Hillary Clinton was so far ahead of Barack Obama for most of 2007 that her campaign strategy came to be built around projecting an "aura of inevitability." Today, that aura is gone. In Iowa, New Hampshire and South Carolina, the first three caucus and primary states, Obama has climbed into statistical ties or narrow leads over Clinton. Suddenly, Hillary the inevitable is in serious trouble.

Yes, she still leads Obama by seemingly comfortable margins in the national preference polls. But the national polls at this point are largely meaningless. What counts is how she is faring in the opening caucus and primary states. And there, the news is not good. No one, it seems, in Hillary's overly calculating camp, including ex-President Bill, noticed that her "aura of inevitability" smacked of smugness and presumptuous entitlement, qualities many voters don't like.

Republicans have their own set of unanticipated surprises currently, but they bode less lasting damage.

Ex-Arkansas Gov. Mike Huckabee, long mired in obscurity amid the GOP's bottom-tier contenders, has suddenly rocketed to the top tier. Improbably, Huckabee now leads the Republican field in Iowa and South Carolina and, even more improbably, has risen for the moment to second place behind Rudy Giuliani among Republicans in national preference polls. That's a measure of Republican restlessness about their candidates.

But Huckabee isn't likely to last, and not just because he has a minuscule staff, negligible campaign organization, very little money and no experience on the national political stage.

Huckabee, the former Baptist preacher, is solidly conservative on the social and cultural issues. But what happens when Republican primary voters learn that he didn't govern as a conservative in Arkansas? What happens when they discover that his views on trade, taxes and the economy lean more populist than free-market conservative? What happens when they realize that he has only a vague and amateurish grasp of foreign affairs?

In 2000, Republicans took a chance on a Texas governor who knew too little about the world. Despite George Bush's admirable resolution after 9/11, the country hasn't liked the results.

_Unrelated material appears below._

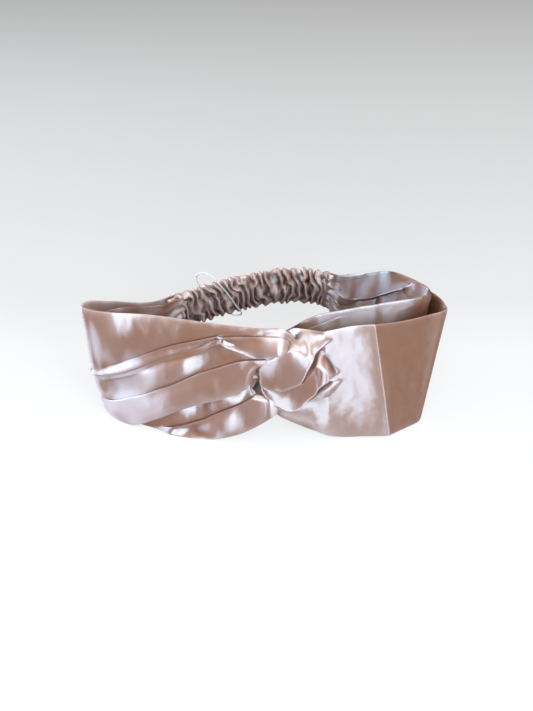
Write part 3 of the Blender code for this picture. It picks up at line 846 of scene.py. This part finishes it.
# x, and how far each fold stands out
UPPER_RISE = ((-4, 0), (-2, 0.8), (2, 3), (6, 4.6), (10, 5.4), (16, 6.5), (22, 7.6), (27, 8.4), (30, 8.3),
              (33, 6.8), (36, 4), (39, 1.6), (42, 0.4), (45, 0), (60, 0))
LOWER_RISE = ((-3, 0), (-1, 0.2), (2, 1), (6, 1.9), (10, 2.8), (16, 4), (22, 5.4), (28, 7), (33, 8),
              (36, 7.4), (39, 5.4), (42, 2.8), (45, 1), (48, 0.2), (51, 0), (60, 0))
CORNER_RISE = ((17, 0), (22, 3), (28, 4.4), (34, 4.4), (40, 3.2), (44, 1.6), (48, 0), (60, 0))
HEM_RISE = ((-2, 0), (0, 1.2), (6, 1.8), (12, 1.6), (17, 0), (60, 0))
# edges, rise, and for the lower and the upper bank its first and last width and the x between them
KNOT_FOLDS = (
    (UPPER_LOBE, UPPER_RISE, (0.8, 2.6, 20, 25), (1.4, 14, 13, 25)),
    (LOWER_LOBE, LOWER_RISE, (1.2, 6, 30, 42), (0.9, 7, 19, 26)),
    (CORNER_FOLD, CORNER_RISE, (3, 9, 20, 34), (1.4, 4.5, 36, 46)),
    (HEM_FOLD, HEM_RISE, (0.7, 0.7, 0, 1), (1.0, 1.0, 0, 1)),
)
BANK_POWER = 0.6            # below one a bank is steep at its foot and round at its top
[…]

Odds are, the GOP faithful will return in time to weighing their more conventional choices: Giuliani, Mitt Romney, John McCain and Fred Thompson.

The Democrats have fewer viable choices, which is precisely their problem. They have two flawed front-runners, a badly trailing John Edwards with an angry message, and no other viable candidates in reserve.

Now that Hillary Clinton's facade is cracking, her known negatives stand in starker relief. Republicans plainly detest her. She remains the one Democrat whose polarizing persona and history could unite and revitalize the dispirited GOP. Even many Democrats and independents who provide her typically lukewarm support find her calculating, cold and aloof. Then add the widespread, and well-founded, suspicions that she's not always truthful. No wonder her negative ratings - 50 percent in a recent Gallup poll - are so high; in fact, the highest of any presidential contender in either party.

Those persistent negatives, in turn, raise lingering doubts, now reviving, about her electability next November. For a candidate who doesn't generate much personal devotion or genuine affection among Democrats anyway, the chilling fear that she could actually lose to a Giuliani, McCain or Romney is doubling damaging to her primary prospects.

Obama has what Clinton lacks - manifest warmth and empathy and a devoted following attracted by his apparent idealism and more credible promise of change and hope. Moreover, Obama can more easily pose as the fresh-faced outsider running against a discredited Washington establishment. Sen. Clinton's emphasis on her Washington experience, not to mention her inescapable links to the contentious Clinton years, makes her even less credible as an agent of change.

Yet, Obama has his own set of gaping vulnerabilities. For all his talk about change and uniting a politically polarized nation, Obama's slender voting record in the Senate, his tenure as a state senator in Illinois and his declared positions on major issues mark him as a conventional liberal Democrat. Rather more liberal, not to mention naive, in fact, than Hillary Clinton, including on issues of national security.

Then there is the little matter of whether Barack Obama, at 46 and with less than half of one term in the Senate, really has the credentials to be president of the United States. Andrew Young, an icon of the civil rights struggle, obviously wonders, too. Young said recently he wanted Obama to be president, but not until 2016.

However winning his personality, Obama's slender resume and scant experience would surely give millions of voters pause in a race against any of the top Republican contenders. A country at war and facing serious challenges on the economy, health care, entitlement spending and any number of weighty foreign policy problems might want someone with a bit more experience and a real record before it awards them the White House.

Obama's political role model, the youthful John F. Kennedy, had a dozen years of congressional experience and credentials plus a solid knowledge of the world when he took on Vice President Richard Nixon in 1960.

Obama gives a good speech and has an inspirational demeanor but his actual credentials for the presidency are decidedly thin. Hillary Clinton has a far better grip on the issues and altogether more gravitas than Obama, but that isn't saving her from the consequences of her own political and personal flaws.

Thus, the most improbable unexpected of all as 2008 looms: It's the Democrats who now have the more serious worries in the race for the White House.